Иностранцы расценивали терпеливость и упорство русского народа как страшную волю приобщить к своему несчастью всех, до кого он только сможет дотянуться. В этом была доля истины. Спасение мира, которым грезила русская литература, означало отнюдь не «осчастливливание» мира, а его «остраданивание» и только через него – облагорожение, искупление, приобщение к высшим нравственным ценностям. Научиться у русских счастью невозможно, как невозможно научиться шутить у человека, не умеющего смеяться. У русских можно научиться лишь одному – жить с несчастьем, как поделился Константин Случевский:

И вот теперь, на склоне жизни,
Могу порой совет подать,
Как меньше пользоваться счастьем,
Чтоб легче и быстрей страдать.

Для русского народа очищение наступало тогда, когда все отдельные боли сливались в одно общее страдание, действующее как своего рода анестезия. И опричнина, и смутное время, и гражданская война, и коллективизация – были для него забрызганной кровью лестницей, ведущей к Богу. Не рабский инстинкт, а проверенный тысячелетней борьбой за выживание опыт вынуждал русский народ на протяжении столетий из двух зол всегда выбирать наихудшее. И только фальшивая марксистская фразеология помешала после победы в Великой Отечественной войне выйти на амвон этой новой русской идее.

Понимание коллизий русской истории образует заслуживающую доверия почву для современной практики.
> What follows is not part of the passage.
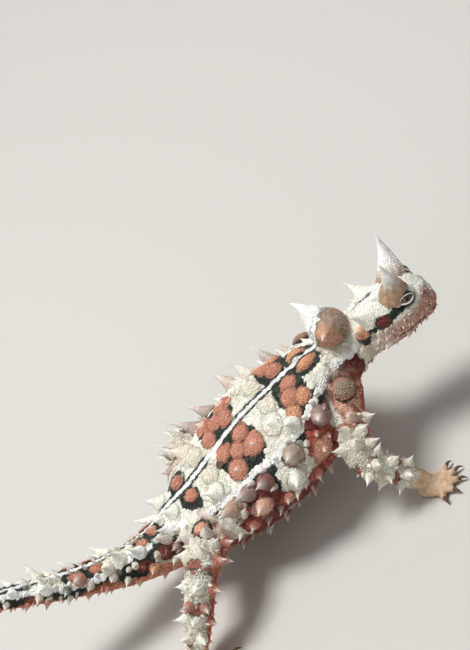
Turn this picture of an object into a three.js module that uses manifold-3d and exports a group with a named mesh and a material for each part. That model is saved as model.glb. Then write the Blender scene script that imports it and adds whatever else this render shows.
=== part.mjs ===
// A thorny devil, Moloch horridus, standing with its fore body raised and its tail lifted, life size.
// Millimetres, +X towards the snout, +Y to the animal's left, +Z up, soles at z = 0.
import * as THREE from "three";
import { mergeVertices } from "three/addons/utils/BufferGeometryUtils.js";
import Module from "manifold-3d";

const wasm = await Module();
wasm.setup();

// Driving dimensions
const gap = 0.3; // clear space between two nodes that meet
const originShift = new THREE.Vector3(17.01, 0.35, 0); // moves the box centre of the stance to the origin
const bodySides = 24;
const tailSides = 14;
const limbSides = 10;
const toeSides = 5;
const plainThorn = 1.3; // thorns of a smaller root radius are plain cones
const squareness = 0.9; // below 1 the sections of the body are a little boxy

// Stations of the body from tail tip to nape: x, y, height of the back line, half width, depth
const bodyStations = [
  [-93, -1.4, 46.4, 1.0, 2.0],
  [-86, -1.9, 43.1, 1.9, 3.8],
  [-77, -2.4, 38.4, 2.7, 5.2],
  [-67, -2.7, 33.2, 3.4, 6.4],
  [-57, -2.8, 28.3, 4.2, 7.8],
  [-48, -2.6, 24.4, 5.2, 9.2],
  [-40, -2.0, 22.1, 6.4, 10.8],
  [-33, -1.1, 21.6, 8.2, 13.0],
  [-26, -0.4, 23.4, 11.8, 16.4],
  [-18, 0, 26.6, 16.0, 20.0],
  [-8, 0, 30.2, 19.6, 23.0],
  [3, 0, 34.0, 20.2, 25.2],
  [13, 0, 36.0, 17.6, 24.6],
  [21, 0, 37.4, 13.6, 21.4],
  [27.5, 0, 37.8, 9.6, 17.0],
  [33.5, 0, 37.6, 7.6, 13.8],
  [40, 0, 37.8, 7.0, 12.4],
  [46, 0, 38.4, 6.8, 12.0],
];
// Where the body is parted, as a fraction of the way along the stations
const bodyParts = [
  ["tail_tip", 0, 2.6, tailSides, 5],
  ["tail_middle", 2.6, 4.9, tailSides, 6],
  ["tail_base", 4.9, 7.2, tailSides, 6],
  ["torso", 7.2, 13.75, bodySides, 16],
  ["neck", 13.75, 17, 18, 9],
];
// Stations of the head from nape to snout: x, y, height of the crown, half width, depth
const headStations = [
  [32.0, 0, 37.4, 6.0, 11.4],
  [36.0, 0, 37.9, 6.4, 12.0],
  [38.6, 0, 38.6, 7.4, 12.8],
  [43.0, 0, 39.8, 8.7, 14.2],
  [48.0, 0, 41.0, 8.9, 14.8],
  [52.5, 0, 41.0, 8.3, 14.2],
  [55.8, 0, 39.0, 6.9, 11.8],
  [58.2, 0, 36.6, 5.4, 8.8],
  [59.6, 0, 34.6, 3.5, 5.4],
  [60.4, 0, 32.4, 0.8, 1.2],
];
const headSides = 20;
const headRings = 14;
// The head is shaped straight ahead, then turned about the nape, in degrees: left, up, over to the right
const headTurn = { pivot: [37.4, 0, 31.6], yaw: -18, pitch: 3, roll: -10 };
const eye = { x: 54.6, y: 6.1, z: 37.9, radius: 1.9, lidRadius: 2.45, lidThickness: 0.62 };
const ear = { x: 42.4, y: 8.7, z: 33.2, radius: 1.5 };
const nostril = { x: 58.6, y: 3.5, z: 35.4, radius: 0.55 };
const mouth = { hingeX: 48.6, z: 29.9, tilt: 0.035 };
const horn = { root: [52.4, 4.4, 38.7], reach: [1.7, 3.7, 12.0], bend: [1.0, 0.8, 0.4], radius: 4.8 };
const knob = { centre: [32.4, 0, 39.4], half: [5.4, 6.0, 4.6] };
const knobSpine = { root: [31.8, 2.0, 40.2], reach: [-3.4, 8.4, 5.0], bend: [0.6, 0.5, 0.8], radius: 4.6 };
const spineTaper = 1.35; // above 1 a horn flares at its root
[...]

И сегодня сильная власть и тоталитарное искусство – это образы, к которым русское бессознательное продолжает ощущать могучую предрасположенность. Нет сомнений, что в решающий момент российская государственность обрастет народной поддержкой, как намагниченный брусок щетиной из железных опилок. Проблема в том, что если до сих пор способность к страданию и пассивное принятие беды как неизбежности были козырями в борьбе за выживание, то сегодня они – причины русской катастрофы. Пора понять, что страдание может иметь в качестве причины конкретный интерес, а не космическую стихию. И тогда мы приблизимся к ответу на вопрос: как русскую способность к страданию сделать конкурентным преимуществом?